» **SUPPLIED MATERIAL**:
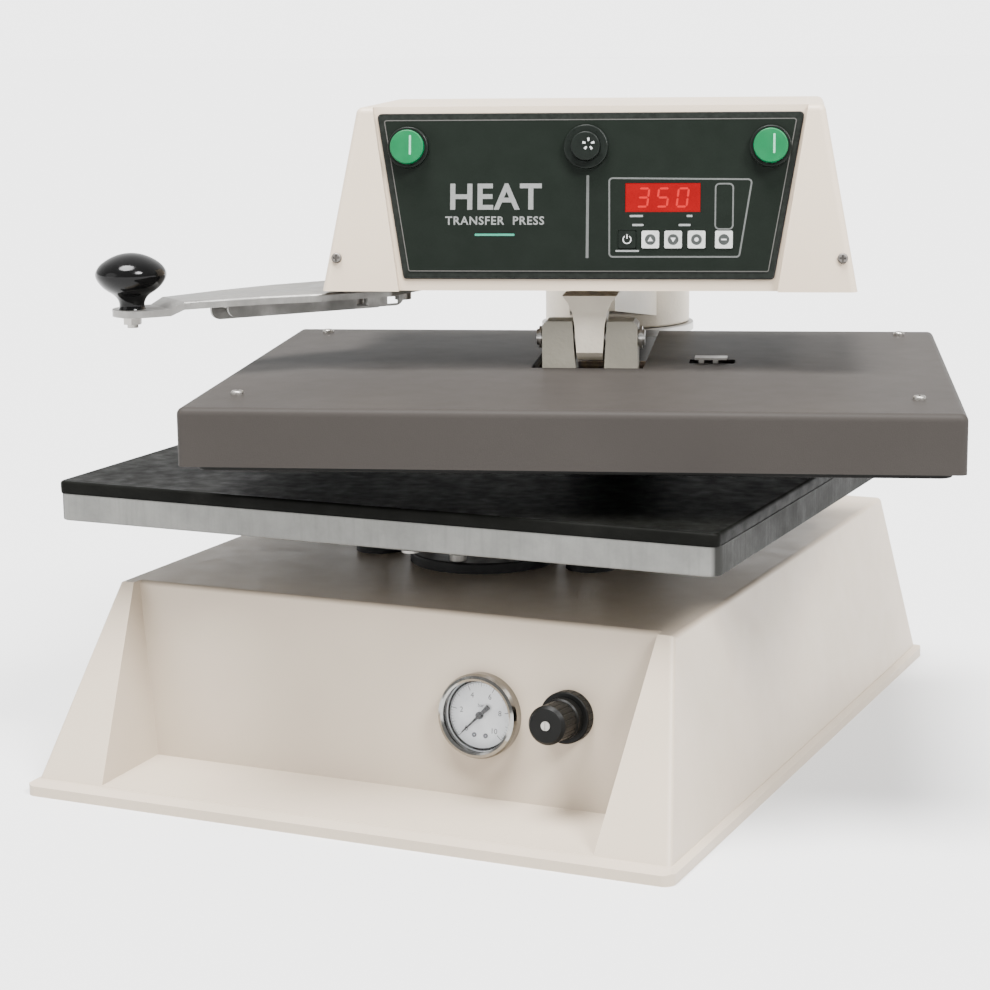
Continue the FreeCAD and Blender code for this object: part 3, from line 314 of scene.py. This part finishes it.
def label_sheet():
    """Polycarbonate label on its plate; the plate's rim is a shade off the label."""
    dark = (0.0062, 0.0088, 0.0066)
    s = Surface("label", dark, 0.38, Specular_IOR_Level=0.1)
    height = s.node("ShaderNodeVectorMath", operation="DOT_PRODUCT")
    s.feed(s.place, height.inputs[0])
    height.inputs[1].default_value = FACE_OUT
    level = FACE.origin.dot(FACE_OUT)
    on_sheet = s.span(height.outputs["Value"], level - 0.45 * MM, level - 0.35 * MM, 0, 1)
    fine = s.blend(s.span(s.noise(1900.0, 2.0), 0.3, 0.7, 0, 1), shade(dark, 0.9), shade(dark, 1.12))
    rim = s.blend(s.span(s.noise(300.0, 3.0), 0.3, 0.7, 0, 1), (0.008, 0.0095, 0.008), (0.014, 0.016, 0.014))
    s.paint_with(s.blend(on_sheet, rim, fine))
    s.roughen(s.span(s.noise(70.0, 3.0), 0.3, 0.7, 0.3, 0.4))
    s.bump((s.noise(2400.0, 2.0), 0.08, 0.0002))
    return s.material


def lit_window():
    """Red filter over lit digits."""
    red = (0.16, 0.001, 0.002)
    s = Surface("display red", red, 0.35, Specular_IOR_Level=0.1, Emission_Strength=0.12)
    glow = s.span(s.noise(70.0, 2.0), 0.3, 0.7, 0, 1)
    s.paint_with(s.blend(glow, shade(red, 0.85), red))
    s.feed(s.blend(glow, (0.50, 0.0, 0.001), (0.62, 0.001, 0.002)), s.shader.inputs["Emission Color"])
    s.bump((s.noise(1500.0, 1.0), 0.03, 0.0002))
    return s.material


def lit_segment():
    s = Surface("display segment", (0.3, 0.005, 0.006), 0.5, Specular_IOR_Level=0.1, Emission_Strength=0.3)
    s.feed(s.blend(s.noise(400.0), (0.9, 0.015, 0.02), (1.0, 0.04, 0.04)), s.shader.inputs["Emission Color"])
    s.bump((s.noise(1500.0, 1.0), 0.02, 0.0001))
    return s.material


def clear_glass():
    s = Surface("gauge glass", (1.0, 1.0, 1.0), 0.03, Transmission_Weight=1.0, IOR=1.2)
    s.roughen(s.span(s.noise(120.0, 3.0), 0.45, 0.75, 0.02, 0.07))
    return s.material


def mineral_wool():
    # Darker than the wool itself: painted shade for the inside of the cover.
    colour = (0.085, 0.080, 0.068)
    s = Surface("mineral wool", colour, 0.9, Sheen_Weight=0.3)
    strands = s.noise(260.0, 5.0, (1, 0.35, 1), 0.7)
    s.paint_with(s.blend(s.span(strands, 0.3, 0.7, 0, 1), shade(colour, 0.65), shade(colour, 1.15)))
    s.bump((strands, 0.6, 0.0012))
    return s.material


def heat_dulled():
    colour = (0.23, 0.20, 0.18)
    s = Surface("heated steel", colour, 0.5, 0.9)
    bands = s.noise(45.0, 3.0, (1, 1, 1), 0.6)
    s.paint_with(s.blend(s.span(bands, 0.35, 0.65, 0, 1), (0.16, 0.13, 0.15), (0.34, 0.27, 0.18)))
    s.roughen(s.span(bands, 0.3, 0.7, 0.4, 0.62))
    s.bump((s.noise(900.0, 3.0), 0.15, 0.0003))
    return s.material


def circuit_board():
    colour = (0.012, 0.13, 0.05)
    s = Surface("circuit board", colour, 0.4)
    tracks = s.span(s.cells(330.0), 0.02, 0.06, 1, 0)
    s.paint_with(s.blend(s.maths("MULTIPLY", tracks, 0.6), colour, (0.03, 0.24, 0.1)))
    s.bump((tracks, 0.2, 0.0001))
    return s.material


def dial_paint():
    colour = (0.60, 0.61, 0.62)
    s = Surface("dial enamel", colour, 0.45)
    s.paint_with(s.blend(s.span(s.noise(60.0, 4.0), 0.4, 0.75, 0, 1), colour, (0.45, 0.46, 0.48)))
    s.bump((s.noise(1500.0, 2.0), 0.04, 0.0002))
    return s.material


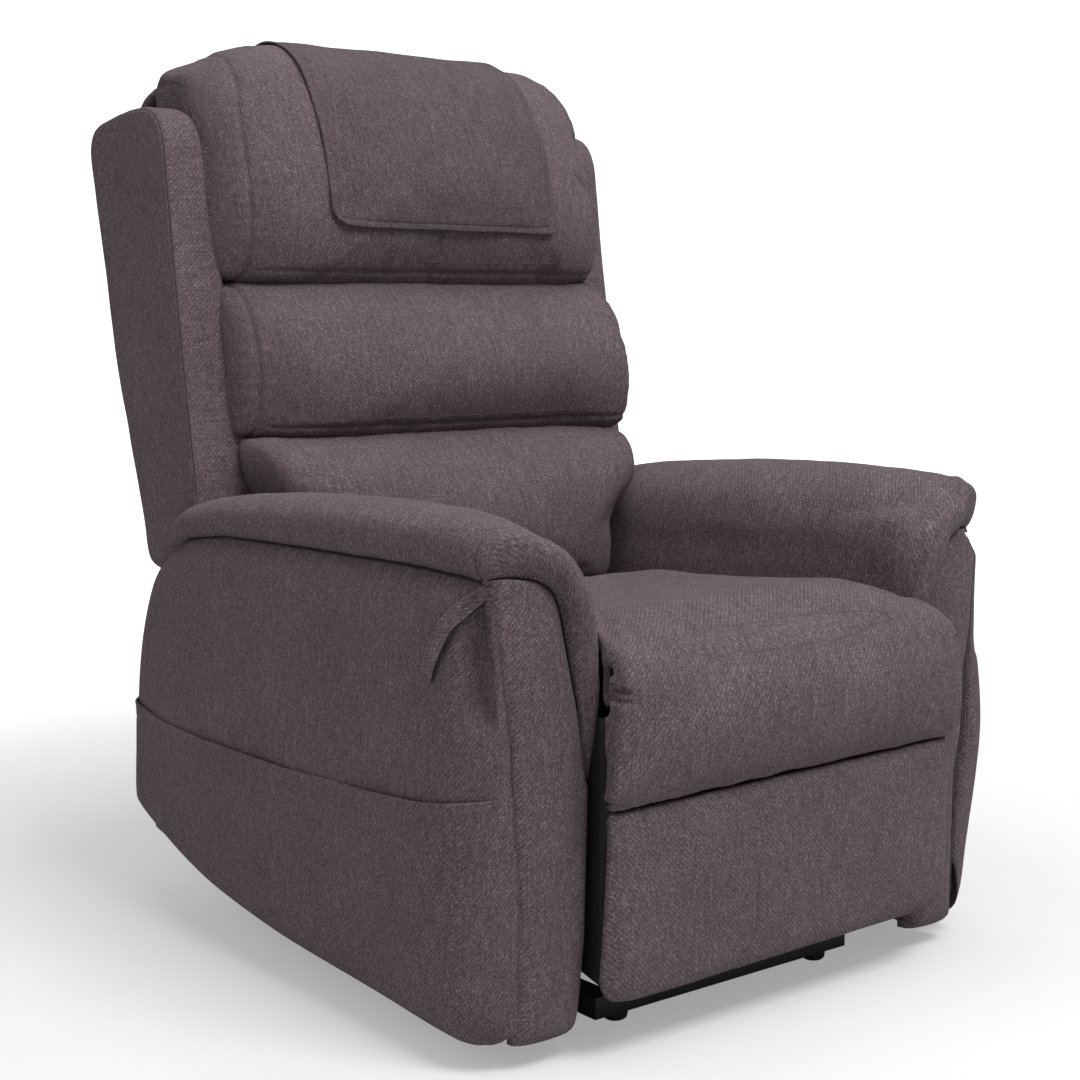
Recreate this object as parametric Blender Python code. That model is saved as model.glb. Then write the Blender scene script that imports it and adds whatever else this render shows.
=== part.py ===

» **GOAL**: Show the data once more, exactly as it was written.

» **WORKED SOLUTION**:
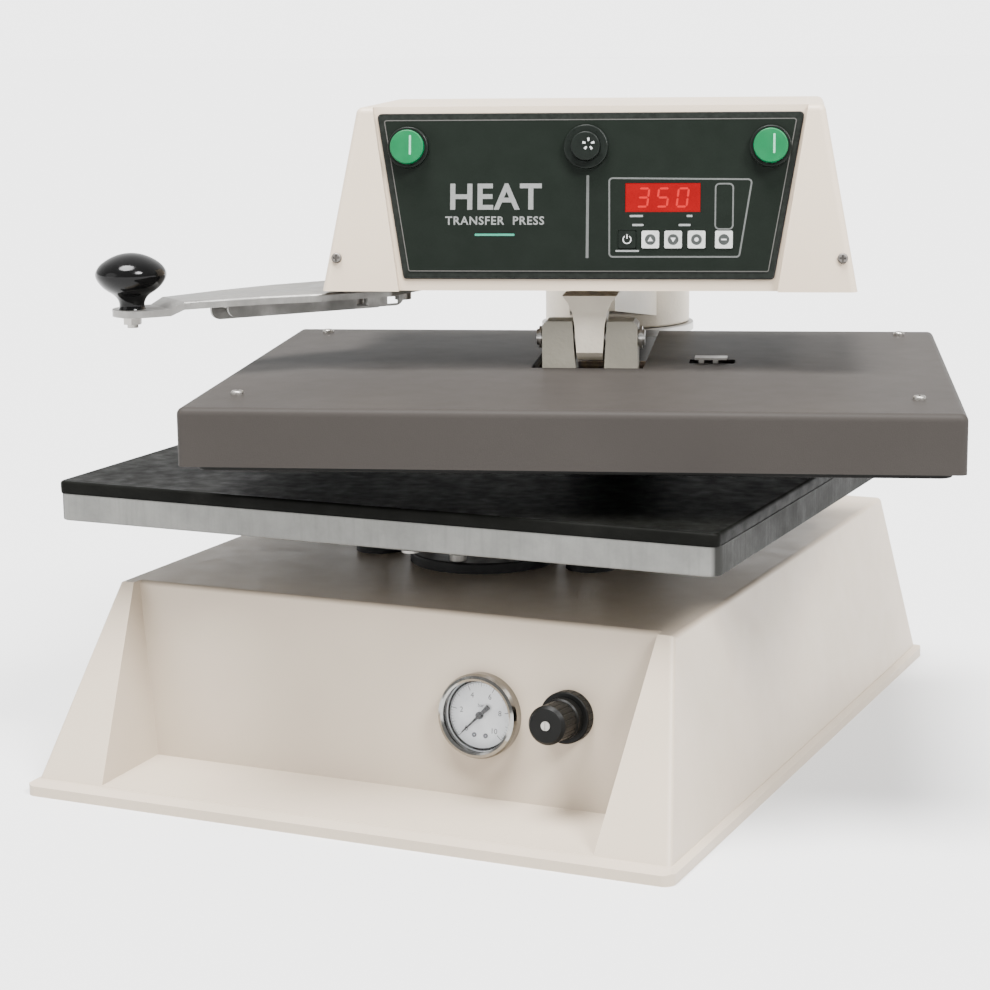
Continue the FreeCAD and Blender code for this object: part 3, from line 314 of scene.py. This part finishes it.
def label_sheet():
    """Polycarbonate label on its plate; the plate's rim is a shade off the label."""
    dark = (0.0062, 0.0088, 0.0066)
    s = Surface("label", dark, 0.38, Specular_IOR_Level=0.1)
    height = s.node("ShaderNodeVectorMath", operation="DOT_PRODUCT")
    s.feed(s.place, height.inputs[0])
    height.inputs[1].default_value = FACE_OUT
    level = FACE.origin.dot(FACE_OUT)
    on_sheet = s.span(height.outputs["Value"], level - 0.45 * MM, level - 0.35 * MM, 0, 1)
    fine = s.blend(s.span(s.noise(1900.0, 2.0), 0.3, 0.7, 0, 1), shade(dark, 0.9), shade(dark, 1.12))
    rim = s.blend(s.span(s.noise(300.0, 3.0), 0.3, 0.7, 0, 1), (0.008, 0.0095, 0.008), (0.014, 0.016, 0.014))
    s.paint_with(s.blend(on_sheet, rim, fine))
    s.roughen(s.span(s.noise(70.0, 3.0), 0.3, 0.7, 0.3, 0.4))
    s.bump((s.noise(2400.0, 2.0), 0.08, 0.0002))
    return s.material


def lit_window():
    """Red filter over lit digits."""
    red = (0.16, 0.001, 0.002)
    s = Surface("display red", red, 0.35, Specular_IOR_Level=0.1, Emission_Strength=0.12)
    glow = s.span(s.noise(70.0, 2.0), 0.3, 0.7, 0, 1)
    s.paint_with(s.blend(glow, shade(red, 0.85), red))
    s.feed(s.blend(glow, (0.50, 0.0, 0.001), (0.62, 0.001, 0.002)), s.shader.inputs["Emission Color"])
    s.bump((s.noise(1500.0, 1.0), 0.03, 0.0002))
    return s.material


def lit_segment():
    s = Surface("display segment", (0.3, 0.005, 0.006), 0.5, Specular_IOR_Level=0.1, Emission_Strength=0.3)
    s.feed(s.blend(s.noise(400.0), (0.9, 0.015, 0.02), (1.0, 0.04, 0.04)), s.shader.inputs["Emission Color"])
    s.bump((s.noise(1500.0, 1.0), 0.02, 0.0001))
    return s.material


def clear_glass():
    s = Surface("gauge glass", (1.0, 1.0, 1.0), 0.03, Transmission_Weight=1.0, IOR=1.2)
    s.roughen(s.span(s.noise(120.0, 3.0), 0.45, 0.75, 0.02, 0.07))
    return s.material


def mineral_wool():
    # Darker than the wool itself: painted shade for the inside of the cover.
    colour = (0.085, 0.080, 0.068)
    s = Surface("mineral wool", colour, 0.9, Sheen_Weight=0.3)
    strands = s.noise(260.0, 5.0, (1, 0.35, 1), 0.7)
    s.paint_with(s.blend(s.span(strands, 0.3, 0.7, 0, 1), shade(colour, 0.65), shade(colour, 1.15)))
    s.bump((strands, 0.6, 0.0012))
    return s.material


def heat_dulled():
    colour = (0.23, 0.20, 0.18)
    s = Surface("heated steel", colour, 0.5, 0.9)
    bands = s.noise(45.0, 3.0, (1, 1, 1), 0.6)
    s.paint_with(s.blend(s.span(bands, 0.35, 0.65, 0, 1), (0.16, 0.13, 0.15), (0.34, 0.27, 0.18)))
    s.roughen(s.span(bands, 0.3, 0.7, 0.4, 0.62))
    s.bump((s.noise(900.0, 3.0), 0.15, 0.0003))
    return s.material


def circuit_board():
    colour = (0.012, 0.13, 0.05)
    s = Surface("circuit board", colour, 0.4)
    tracks = s.span(s.cells(330.0), 0.02, 0.06, 1, 0)
    s.paint_with(s.blend(s.maths("MULTIPLY", tracks, 0.6), colour, (0.03, 0.24, 0.1)))
    s.bump((tracks, 0.2, 0.0001))
    return s.material


def dial_paint():
    colour = (0.60, 0.61, 0.62)
    s = Surface("dial enamel", colour, 0.45)
    s.paint_with(s.blend(s.span(s.noise(60.0, 4.0), 0.4, 0.75, 0, 1), colour, (0.45, 0.46, 0.48)))
    s.bump((s.noise(1500.0, 2.0), 0.04, 0.0002))
    return s.material


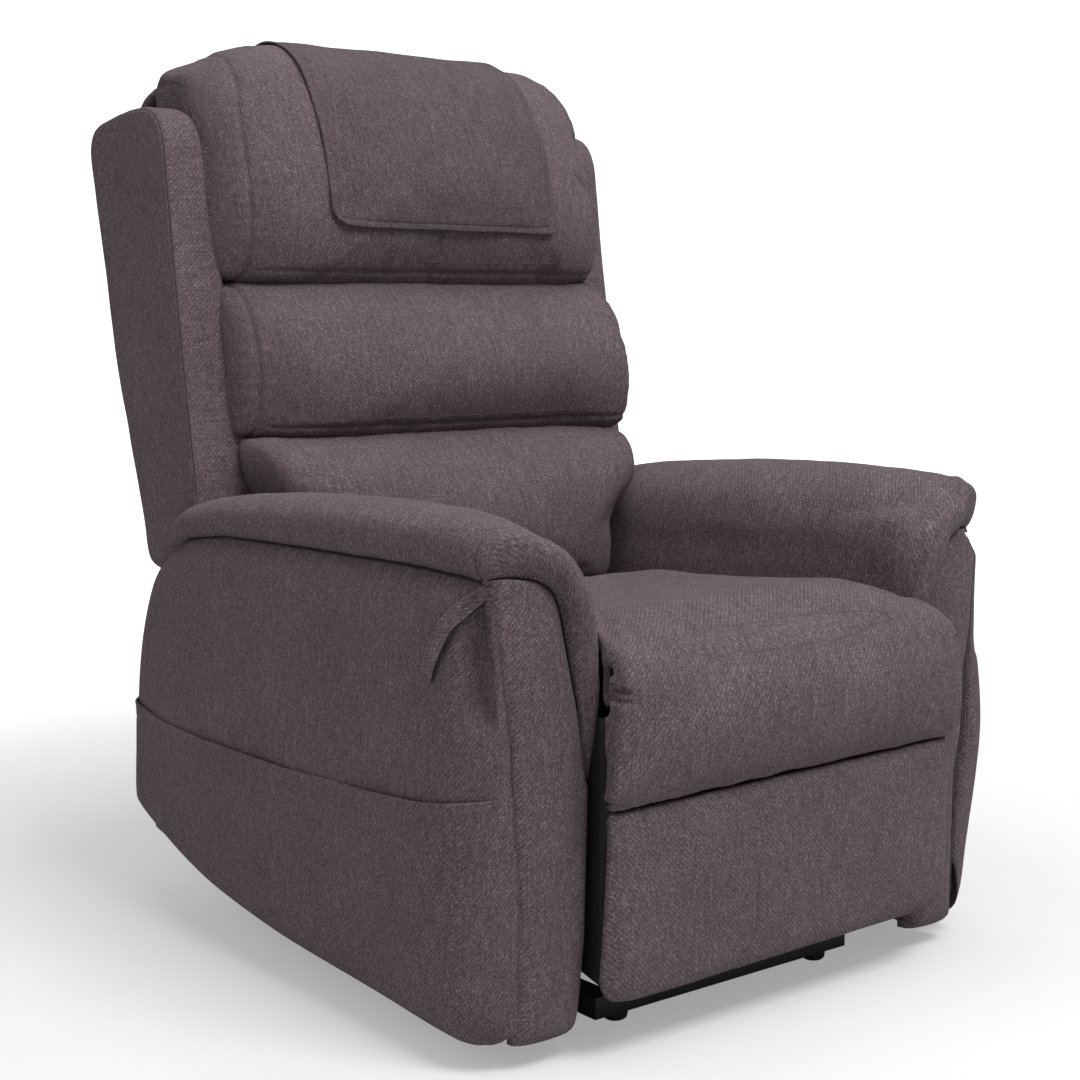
Recreate this object as parametric Blender Python code. That model is saved as model.glb. Then write the Blender scene script that imports it and adds whatever else this render shows.
=== part.py ===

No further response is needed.